Pour l’historien Amzat Boukary, président de la Ligue panafricaine (UMOJA) : « Il est de la vigilance des peuples pour tirer la sonnette d’alarme et être vigilants. Lorsque l’OUA devenue UA a été créée en 1963, on parlait de syndicat des chefs d’États. Il faut donc décoloniser l’Union africaine. Nous devons nous interroger sur la manière dont l’Union européenne finance l’Union Africaine », a-t-il indiqué, poursuivant : « La question de la guerre migratoire menée aux Africains à l’intérieur comme à l’extérieur du continent est très importante. Nos jeunes ne quittent pas nos territoires par gaité de cœur. Ce n’est qu’au niveau de l’Union africaine qu’il faut trouver des forces pour converger vers l’action. Il y a aussi la question des diasporas qui pose un enjeu de démocratie. Le colonel Azali Assoumani coche toutes les cases du prototype néocolonial s’il est élu comme président de l’UA ». Amzat Boukary estime que « Nous sommes dans un territoire qui reste à décoloniser, parlant des Comores. Nous devons entamer un travail autour de l’ensemble de nos nations pour faire redescendre le pouvoir au niveau des peuples, pour créer l’Union africaine des peuples ».

Abdourhamane, président de l’association d’assistance aux Nigériens, a surtout attiré l’attention sur son pays. « La situation au Niger est instable. Le pouvoir en place ne recule devant rien pour dilapider les biens du pays et les donner aux européens. C’est une situation inacceptable », a-t-il mentionné. Quant à la Conseillère municipale et présidente du Collectif des Français d’origine ivoirienne et des amis de la Côte d’Ivoire(CEFIAC), Mireille Saki, elle a déclaré que : « l’année 2023, est une année charnière en matière de paix et sécurité alimentaire », profitant de l’occasion pour adresser son « message aux chefs d’État africains ». Pour elle, « L’Union africaine est un club d’amis qui jouent au poker au détriment des intérêts des populations. La faute revient en grande partie aux diasporas qui ne se mobilisent pas assez pour lutter contre cette situation. Les institutions comme l’Union africaine devraient être dirigée par des membres de la diaspora puisque c’est la 6ᵉ région de l’Afrique. Il faut aider les chefs d’Etat, qui sont élus à la tête de l’UA de manière tournante, à prendre conscience de ce qu’il faut faire », soutient-elle, martelant : « M. Azali a déjà maille à partir avec son peuple qu’on ne voit pas très bien comment il pourra bien diriger 55 États qui forment l’Union africaine. Nous allons faire des pétitions, mais nous allons veiller à ce qu’il apprenne à diriger.
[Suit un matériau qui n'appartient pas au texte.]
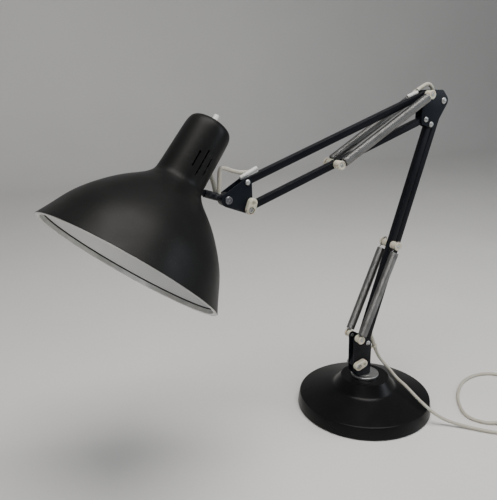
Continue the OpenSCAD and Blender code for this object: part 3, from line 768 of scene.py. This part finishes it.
def pair_of_plates(name, rounds, body, *nodes):
    outline = round_hull(rounds, 48)
    for node, y in zip(nodes, (-PLATE_OUT, PLATE_IN)):
        piece = slab(f"{name}_{node.split('_')[-1]}", outline, y, y + PLATE_T, PLATE_PAINT, 0.00035, 3)
        settle(piece, body, node, slot="bracket_paint")


def build_arms():
    square_tube("lower_main_tube", K, P4, "lower_main", "lower_main_bar")
    slot_at, stretch = 13 * MM, 1.1
    exit_slot = lathe("slot", [(1, 0), (1, 2.7), (9, 2.7), (9, 0)], R1 + LOWER * slot_at,
                      Vector((LOWER.z, 0, -LOWER.x)), BAR_PAINT, 24)
    for vert in exit_slot.data.vertices:
        away = (vert.co - R1).dot(LOWER) - slot_at
        vert.co += LOWER * away * stretch
    square_tube("lower_stay_tube", R1, P2, "lower_stay", "lower_stay_bar", exit_slot)
    square_tube("upper_top_tube", P1, H1, "upper_top", "upper_top_bar")
    square_tube("upper_low_tube", P3, H2, "upper_lower", "upper_lower_bar")
    corner = P1 + plane(25, 0)
    pair_of_plates("elbow_side", [(P1, 5.5 * MM), (corner, 5.5 * MM), (P2 + plane(-1, 0), 8.5 * MM),
                                  (P4 + plane(1.4, 4.2), 9 * MM), (P3, 7.5 * MM)],
                   "elbow", "elbow_plate_front", "elbow_plate_back")
    rivet("elbow_rivet_main", P4, 3.6, 8.4, "elbow", "elbow_main_rivet")
    rivet("elbow_rivet_stay", P2, 4.2, 8.8, "elbow", "elbow_stay_rivet")
    rivet("elbow_rivet_low", P3, 3.6, 8.4, "elbow", "elbow_lower_rivet", hollow=True)
    stud_pin("elbow_stud", P1, "elbow", "elbow_spring_pin")
    bushes("elbow_spacers", P1, 6.6, "elbow", "elbow_bushes")
    stud_pin("upper_draw_pin", D, "upper_lower", "upper_cross_pin")
    bushes("upper_draw_bushes", D, 4.3, "upper_lower", "upper_cross_bushes")


# ---------------------------------------------------------------- head

def build_head():
    pair_of_plates("head_side", [(H1, 5.5 * MM), (H2, 5.5 * MM), (H3, 8.5 * MM)],
                   "head_bracket", "head_plate_front", "head_plate_back")
    rivet("head_rivet", H1, 3.4, 8.6, "head_bracket", "head_top_rivet")
    socket_bolt("head_bolt", H2, "head_bracket", "head_clamp_bolt")
    clamp_lever("head_lever_moulding", H2, 72, 9, "head_lever", "head_clamp_lever")
    front = cross_pin("tilt", H3, [(0, 2.5), (6.6, 2.5), (6.6, 4.6), (8.2, 4.6), (8.7, 4.2), (8.7, 3.2),
                                   (7.7, 2.9), (7.7, 1.6), (8.5, 1.3), (8.6, 0)], DARK_STEEL, -1)
    back = cross_pin("tilt", H3, [(0, 2.5), (10.4, 2.5), (10.4, 0)], ZINC)
    nut = cross_pin("tilt", H3, [(6.5, 2.4), (6.5, 4.3), (6.8, 4.6), (9.4, 4.6), (9.8, 4.2), (9.8, 2.4)],
                    ZINC, 1, 6)
    settle(join("tilt_bolt", [front, back, nut]), "head_bracket", "head_tilt_bolt", slot="zinc")

    # the neck's wall stands this far from the tilt bolt, and the stem goes on through it
    wall = 33.4
    eye = cross_pin("eye", H3, [(-4.5, 2.6), (-4.5, 7.7), (-3.9, 8.3), (3.9, 8.3), (4.5, 7.7), (4.5, 2.6),
                                (-4.5, 2.6)], BAR_PAINT, 1, 64)
    rod = lathe("rod", [(4, 0), (4, 4.6), (wall - 4.5, 4.6), (wall - 4, 4.1), (wall - 4, 3.4),
                        (wall + 7, 3.4), (wall + 7, 5.6), (wall + 9, 5.6), (wall + 9, 0)],
                STEM_ROOT, STEM_DIR, BAR_PAINT)
    settle(join("tilt_stem", [eye, rod]), "stem", "head_stem", slot="black_paint")


SHADE_LEN, MOUTH_R = 189.2, 108.7
# where the white enamel begins and how far it stays from the mouth, in millimetres along the shade; the
# inside of the neck keeps the black paint as painted shade, and so does a thin strip just above the rim band,
# as a painted shadow line
ENAMEL_FROM, ENAMEL_SHORT = 82, 6.4
# distance along the shade's axis from the neck's top, and radius
SHADE_OUTLINE = [(2, 5.2), (2, 10), (2.2, 17), (3.2, 21.2), (5.2, 24.2), (8.5, 26), (14, 27), (24, 27.5),
                 (34, 27.8), (47.3, 28.1), (68, 28.7), (76, 29.1), (80, 29.7), (84, 31.3), (90.8, 36.6),
                 (98, 44.6), (106, 54), (115, 63.2), (124.9, 72), (136, 80.8), (147.6, 88.7), (159, 94.8),
                 (170.3, 99.9), (180, 104.3), (188.4, 108.4)]
# slots in the neck: distance from its top, angle from the front towards the arms, length
VENTS = ((38.5, 3, 33), (44, 21, 22), (44.5, -14, 20))


def slot_tool(start, turn, length):
    """Round-ended cutter for one vent, long along the shade's axis, through the neck's wall."""
    half = 1.0
    radial = SHADE_FRONT * math.cos(turn) + SHADE_TO_ARMS * math.sin(turn)
    flank = SHADE_DIR.cross(radial)
    bm = bmesh.new()
    near, far = [], []
    for end, tilt in ((start + half, math.pi), (start + length - half, 0)):
        for k in range(7):
            a = tilt - math.pi / 2 + math.pi * k / 6
            base = (NECK_TOP + SHADE_DIR * (end + half * math.cos(a)) * MM
                    + flank * half * math.sin(a) * MM)
            near.append(bm.verts.new(base + radial * 20 * MM))
            far.append(bm.verts.new(base + radial * 36 * MM))
    bm.faces.new(near)
    bm.faces.new(far[::-1])
    for k in range(len(near)):
        m = (k + 1) % len(near)
        bm.faces.new((near[k], near[m], far[m], far[k]))
    return from_bmesh("tool", bm, SHADE_PAINT, False)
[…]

La plupart de nos dirigeants africains meurent à l’étranger avec rapatriement des corps aux frais des contribuables ». Elle insiste : « Nos instances auprès de l’Union Européenne ne nous servent à rien. Nous allons nous organiser et faire notre rentrée tant diplomatique, sociale et politique. J’invite tous nos membres des diasporas à se mobiliser pour que nous soyons présents à l’Union africaine pour véritablement observer ce qui s’y passe au quotidien ».

« Des États vidés de leur substance »

Flavio Ferreira Batica, représentant du Parti Africain pour l’Indépendance de la Guinée et du Cap-Vert(PAIGC), affirme que : « tous les peuples africains doivent se mobiliser pour aider le peuple Bissau-Guinéen dans la passe difficile qu’il traverse. La plupart des dirigeants africains se méfient de la diaspora. Il y a beaucoup de ressemblance entre les Comores et la Guinée-Bissau, dans la manière dont les deux pays sont dirigés. L’illégalité des pouvoirs en place qui se comportent comme étant légitimes. Sans aide de l’Union Européenne, partenaire privilégiée de l’Union africaine, les choses ne pourront pas changer », soutient-il.
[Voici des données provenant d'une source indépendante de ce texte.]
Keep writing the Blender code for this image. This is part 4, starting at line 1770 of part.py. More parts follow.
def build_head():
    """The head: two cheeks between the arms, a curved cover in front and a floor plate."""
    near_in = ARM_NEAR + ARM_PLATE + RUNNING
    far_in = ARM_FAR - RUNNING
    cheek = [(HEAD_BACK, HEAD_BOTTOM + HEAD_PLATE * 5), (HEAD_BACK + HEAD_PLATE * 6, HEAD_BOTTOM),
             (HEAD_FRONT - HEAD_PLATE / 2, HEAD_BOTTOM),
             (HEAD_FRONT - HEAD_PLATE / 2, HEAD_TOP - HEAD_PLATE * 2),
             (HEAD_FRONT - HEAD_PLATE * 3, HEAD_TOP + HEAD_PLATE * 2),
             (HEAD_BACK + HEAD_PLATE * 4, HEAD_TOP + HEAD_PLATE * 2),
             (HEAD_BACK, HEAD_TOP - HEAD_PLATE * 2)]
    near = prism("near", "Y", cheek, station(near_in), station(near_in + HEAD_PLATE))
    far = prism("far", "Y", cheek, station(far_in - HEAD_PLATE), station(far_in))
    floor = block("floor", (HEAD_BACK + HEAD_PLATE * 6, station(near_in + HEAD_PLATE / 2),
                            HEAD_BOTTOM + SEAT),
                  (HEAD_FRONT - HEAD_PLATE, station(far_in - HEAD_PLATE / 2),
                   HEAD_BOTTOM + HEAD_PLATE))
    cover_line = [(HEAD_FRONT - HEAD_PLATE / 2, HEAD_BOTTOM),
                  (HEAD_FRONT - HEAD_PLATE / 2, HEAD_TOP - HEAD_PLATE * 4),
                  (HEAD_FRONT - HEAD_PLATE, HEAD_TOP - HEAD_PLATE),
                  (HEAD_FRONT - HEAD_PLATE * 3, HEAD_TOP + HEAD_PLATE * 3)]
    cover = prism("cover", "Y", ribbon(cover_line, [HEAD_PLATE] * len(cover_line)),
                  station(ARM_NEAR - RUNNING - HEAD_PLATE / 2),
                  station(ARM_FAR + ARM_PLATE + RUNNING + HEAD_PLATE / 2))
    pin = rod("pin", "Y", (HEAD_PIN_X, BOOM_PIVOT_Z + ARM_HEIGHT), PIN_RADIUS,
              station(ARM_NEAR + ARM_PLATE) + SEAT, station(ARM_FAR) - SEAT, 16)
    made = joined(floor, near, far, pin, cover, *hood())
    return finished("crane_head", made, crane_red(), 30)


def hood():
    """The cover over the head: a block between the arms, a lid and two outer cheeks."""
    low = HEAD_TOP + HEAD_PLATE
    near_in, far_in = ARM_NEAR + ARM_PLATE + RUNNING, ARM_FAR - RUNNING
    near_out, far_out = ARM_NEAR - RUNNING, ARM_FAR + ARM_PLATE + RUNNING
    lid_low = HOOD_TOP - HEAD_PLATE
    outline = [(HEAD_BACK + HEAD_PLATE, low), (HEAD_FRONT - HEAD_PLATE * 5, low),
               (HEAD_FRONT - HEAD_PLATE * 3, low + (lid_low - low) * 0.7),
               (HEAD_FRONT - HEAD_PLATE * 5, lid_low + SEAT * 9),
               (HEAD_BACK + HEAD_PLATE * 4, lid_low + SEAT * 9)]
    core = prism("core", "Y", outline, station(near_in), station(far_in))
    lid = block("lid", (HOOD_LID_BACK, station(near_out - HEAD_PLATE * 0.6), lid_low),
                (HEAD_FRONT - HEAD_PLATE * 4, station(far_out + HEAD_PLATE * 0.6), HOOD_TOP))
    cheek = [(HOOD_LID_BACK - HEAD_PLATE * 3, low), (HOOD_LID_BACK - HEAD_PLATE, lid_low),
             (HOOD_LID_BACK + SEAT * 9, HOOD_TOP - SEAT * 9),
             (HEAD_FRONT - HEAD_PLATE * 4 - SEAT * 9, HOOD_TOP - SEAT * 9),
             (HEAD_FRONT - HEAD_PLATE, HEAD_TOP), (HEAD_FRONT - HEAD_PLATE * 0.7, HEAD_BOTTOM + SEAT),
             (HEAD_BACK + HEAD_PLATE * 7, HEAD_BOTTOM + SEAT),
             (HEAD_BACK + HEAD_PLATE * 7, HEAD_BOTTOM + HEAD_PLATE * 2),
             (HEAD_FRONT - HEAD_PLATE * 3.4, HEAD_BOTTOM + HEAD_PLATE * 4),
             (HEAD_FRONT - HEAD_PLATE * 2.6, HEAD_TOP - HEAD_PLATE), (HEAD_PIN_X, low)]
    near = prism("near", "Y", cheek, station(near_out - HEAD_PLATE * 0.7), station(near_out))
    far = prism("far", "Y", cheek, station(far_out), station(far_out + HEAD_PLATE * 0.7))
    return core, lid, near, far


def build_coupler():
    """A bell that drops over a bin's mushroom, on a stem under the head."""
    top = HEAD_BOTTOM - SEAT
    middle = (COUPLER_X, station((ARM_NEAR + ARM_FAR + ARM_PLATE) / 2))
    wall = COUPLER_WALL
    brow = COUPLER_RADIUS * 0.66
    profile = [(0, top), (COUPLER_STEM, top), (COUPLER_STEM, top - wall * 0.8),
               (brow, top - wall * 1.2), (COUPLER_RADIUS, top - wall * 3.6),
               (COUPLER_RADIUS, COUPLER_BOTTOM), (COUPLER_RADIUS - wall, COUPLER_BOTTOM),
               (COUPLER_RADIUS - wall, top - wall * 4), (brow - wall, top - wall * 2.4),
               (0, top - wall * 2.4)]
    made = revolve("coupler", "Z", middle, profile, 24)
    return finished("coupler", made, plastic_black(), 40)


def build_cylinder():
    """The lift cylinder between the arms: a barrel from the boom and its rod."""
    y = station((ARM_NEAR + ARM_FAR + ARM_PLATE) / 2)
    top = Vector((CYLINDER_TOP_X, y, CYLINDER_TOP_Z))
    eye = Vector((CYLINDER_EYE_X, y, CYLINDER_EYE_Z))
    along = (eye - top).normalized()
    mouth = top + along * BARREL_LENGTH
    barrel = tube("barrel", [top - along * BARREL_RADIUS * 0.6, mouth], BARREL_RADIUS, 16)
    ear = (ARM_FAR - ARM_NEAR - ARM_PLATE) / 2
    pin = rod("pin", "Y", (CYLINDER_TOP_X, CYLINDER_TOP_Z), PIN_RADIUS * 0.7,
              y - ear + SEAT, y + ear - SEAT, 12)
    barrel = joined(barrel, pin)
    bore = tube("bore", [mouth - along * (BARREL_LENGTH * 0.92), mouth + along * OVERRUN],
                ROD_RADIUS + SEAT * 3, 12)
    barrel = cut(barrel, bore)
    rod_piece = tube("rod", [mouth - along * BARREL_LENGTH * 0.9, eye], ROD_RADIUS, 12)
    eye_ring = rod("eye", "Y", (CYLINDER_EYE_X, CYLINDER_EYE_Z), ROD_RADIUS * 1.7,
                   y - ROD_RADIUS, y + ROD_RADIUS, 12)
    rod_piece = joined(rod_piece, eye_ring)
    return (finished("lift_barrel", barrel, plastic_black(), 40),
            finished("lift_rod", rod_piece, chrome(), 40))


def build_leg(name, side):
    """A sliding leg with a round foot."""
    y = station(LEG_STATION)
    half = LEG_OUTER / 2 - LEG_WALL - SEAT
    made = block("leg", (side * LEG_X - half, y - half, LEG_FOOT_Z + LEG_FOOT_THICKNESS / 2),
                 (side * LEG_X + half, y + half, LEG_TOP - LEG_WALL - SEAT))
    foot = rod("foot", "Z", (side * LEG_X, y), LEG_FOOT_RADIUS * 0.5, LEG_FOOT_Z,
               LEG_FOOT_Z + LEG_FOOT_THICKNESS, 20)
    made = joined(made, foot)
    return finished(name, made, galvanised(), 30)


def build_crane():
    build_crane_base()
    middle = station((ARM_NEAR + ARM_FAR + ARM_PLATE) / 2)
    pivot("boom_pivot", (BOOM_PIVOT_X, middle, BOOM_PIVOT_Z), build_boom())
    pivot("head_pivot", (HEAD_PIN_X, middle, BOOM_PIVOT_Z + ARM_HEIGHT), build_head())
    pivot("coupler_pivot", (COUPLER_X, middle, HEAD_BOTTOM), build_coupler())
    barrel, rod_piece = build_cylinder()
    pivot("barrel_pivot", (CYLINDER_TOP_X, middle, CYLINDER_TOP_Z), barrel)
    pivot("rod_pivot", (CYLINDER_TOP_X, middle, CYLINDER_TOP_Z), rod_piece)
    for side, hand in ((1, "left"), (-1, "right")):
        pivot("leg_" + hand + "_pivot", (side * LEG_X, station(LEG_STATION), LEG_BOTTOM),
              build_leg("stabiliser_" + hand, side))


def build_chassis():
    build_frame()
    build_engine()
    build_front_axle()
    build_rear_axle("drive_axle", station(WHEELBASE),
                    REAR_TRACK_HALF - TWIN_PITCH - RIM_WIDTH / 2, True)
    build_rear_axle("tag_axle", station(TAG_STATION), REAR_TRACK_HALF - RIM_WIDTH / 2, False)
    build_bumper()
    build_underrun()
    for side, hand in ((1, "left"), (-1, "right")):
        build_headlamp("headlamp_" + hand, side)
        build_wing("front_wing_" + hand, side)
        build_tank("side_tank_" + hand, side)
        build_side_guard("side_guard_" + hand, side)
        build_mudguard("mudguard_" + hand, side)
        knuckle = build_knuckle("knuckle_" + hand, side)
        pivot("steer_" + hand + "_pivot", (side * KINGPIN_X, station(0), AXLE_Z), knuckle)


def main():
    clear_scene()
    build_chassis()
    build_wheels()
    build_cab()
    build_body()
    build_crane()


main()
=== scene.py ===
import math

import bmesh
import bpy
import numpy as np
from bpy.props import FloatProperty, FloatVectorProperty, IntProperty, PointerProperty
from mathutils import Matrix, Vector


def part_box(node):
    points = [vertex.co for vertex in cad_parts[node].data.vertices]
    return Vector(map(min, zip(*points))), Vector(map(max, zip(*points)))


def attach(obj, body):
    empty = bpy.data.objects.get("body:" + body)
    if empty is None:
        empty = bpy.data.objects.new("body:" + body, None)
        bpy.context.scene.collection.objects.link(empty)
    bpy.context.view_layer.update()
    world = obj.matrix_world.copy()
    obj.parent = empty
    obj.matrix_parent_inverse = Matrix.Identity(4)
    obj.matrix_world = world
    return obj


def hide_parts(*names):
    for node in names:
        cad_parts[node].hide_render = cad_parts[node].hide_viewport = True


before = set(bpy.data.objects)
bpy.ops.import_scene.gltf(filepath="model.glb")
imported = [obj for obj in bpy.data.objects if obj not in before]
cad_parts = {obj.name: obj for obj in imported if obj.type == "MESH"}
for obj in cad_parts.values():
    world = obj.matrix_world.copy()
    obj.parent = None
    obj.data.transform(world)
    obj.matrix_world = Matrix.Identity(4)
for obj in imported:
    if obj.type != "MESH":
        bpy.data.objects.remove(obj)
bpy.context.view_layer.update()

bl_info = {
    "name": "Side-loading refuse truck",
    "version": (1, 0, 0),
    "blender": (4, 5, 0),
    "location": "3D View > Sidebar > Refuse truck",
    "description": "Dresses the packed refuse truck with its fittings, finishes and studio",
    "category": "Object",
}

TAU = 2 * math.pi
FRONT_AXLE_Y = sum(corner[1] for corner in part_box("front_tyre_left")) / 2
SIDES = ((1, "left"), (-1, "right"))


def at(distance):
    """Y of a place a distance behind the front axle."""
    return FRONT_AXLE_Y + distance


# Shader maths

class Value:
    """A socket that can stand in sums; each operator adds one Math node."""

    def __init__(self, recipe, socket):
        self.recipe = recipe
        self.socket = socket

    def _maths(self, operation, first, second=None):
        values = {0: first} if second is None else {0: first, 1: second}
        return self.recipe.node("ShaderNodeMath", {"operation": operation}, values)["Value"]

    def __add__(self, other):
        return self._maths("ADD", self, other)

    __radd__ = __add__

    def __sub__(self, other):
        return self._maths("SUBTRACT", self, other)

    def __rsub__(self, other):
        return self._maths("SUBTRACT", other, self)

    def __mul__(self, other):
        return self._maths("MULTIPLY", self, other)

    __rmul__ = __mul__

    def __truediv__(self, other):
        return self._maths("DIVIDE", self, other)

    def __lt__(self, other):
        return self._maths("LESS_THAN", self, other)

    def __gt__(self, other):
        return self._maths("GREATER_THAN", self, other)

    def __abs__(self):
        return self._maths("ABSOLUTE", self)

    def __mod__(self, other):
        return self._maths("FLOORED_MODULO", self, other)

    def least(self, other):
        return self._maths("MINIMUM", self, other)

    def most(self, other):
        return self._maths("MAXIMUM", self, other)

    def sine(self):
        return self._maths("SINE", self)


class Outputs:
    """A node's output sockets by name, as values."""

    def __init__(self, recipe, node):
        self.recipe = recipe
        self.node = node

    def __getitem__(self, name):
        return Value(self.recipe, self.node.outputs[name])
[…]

Me Kilandamoko Kutshi Muke, résident à Kinshasa, président du Parti Panafricaniste Congolais(PPC) s’est appesanti davantage sur la nécessité d’œuvrer dans le même sens. « Nous sommes solidaires de nos frères et sœurs des Comores. Dans quelques jours, je serai sur le terrain à Kinshasa, pour continuer l’action et appliquer les résolutions prises ici à Paris ». Une initiative d’autant plus utile que la Représentante en France du parti IRA de Mauritanie et président de Kane Afrique, Traoré Doro, dresse un constat sans concession des États en Afrique. « Nos États ont failli. Ce n’est pas normal que l’Union africaine soit financée par l’Union Européenne. Azali Assoumani met ses opposants en prison, y compris des anciens chefs d’État comme Sambi. La jeunesse africaine est en train de périr en méditerranée sans que cela émeuve un seul dirigeant européen ou occidental. Chez nous, en Mauritanie, il y a un homme politique qui se bat contre l’esclavage. Mais il est empêché depuis 2013 d’avoir un récépissé pour être candidat à l’élection présidentielle. Face à de telles situations, la diaspora doit prendre ses responsabilités ». Enfin, Mchinda Mze, Sg du Ridja, a de la peine à voir le fonctionnement de l’Union africaine aujourd’hui. « Je saisis l’occasion pour exprimer mon regret de ce qu’est devenue l’Union africaine. Depuis une vingtaine d’années, elle a été vidée de sa substance. Le problème vient des indépendances inachevées par ceux qui ont pris le pouvoir par la suite. La question de la jeunesse africaine, malmenée au quotidien sans que personne ne trouve solution pour répondre à ses aspirations et rêves. Je me réjouis qu’il y ait une prise de conscience qui s’exprime ici aujourd’hui ».

Il faudra bien évidemment attendre quelques jours, voire semaines, pour savoir si l’action concertée par la trentaine d’associations contre la candidature du chef d’État des Comores, Azali Assoumani, à la présidence de l’Union africaine aura les effets escomptés.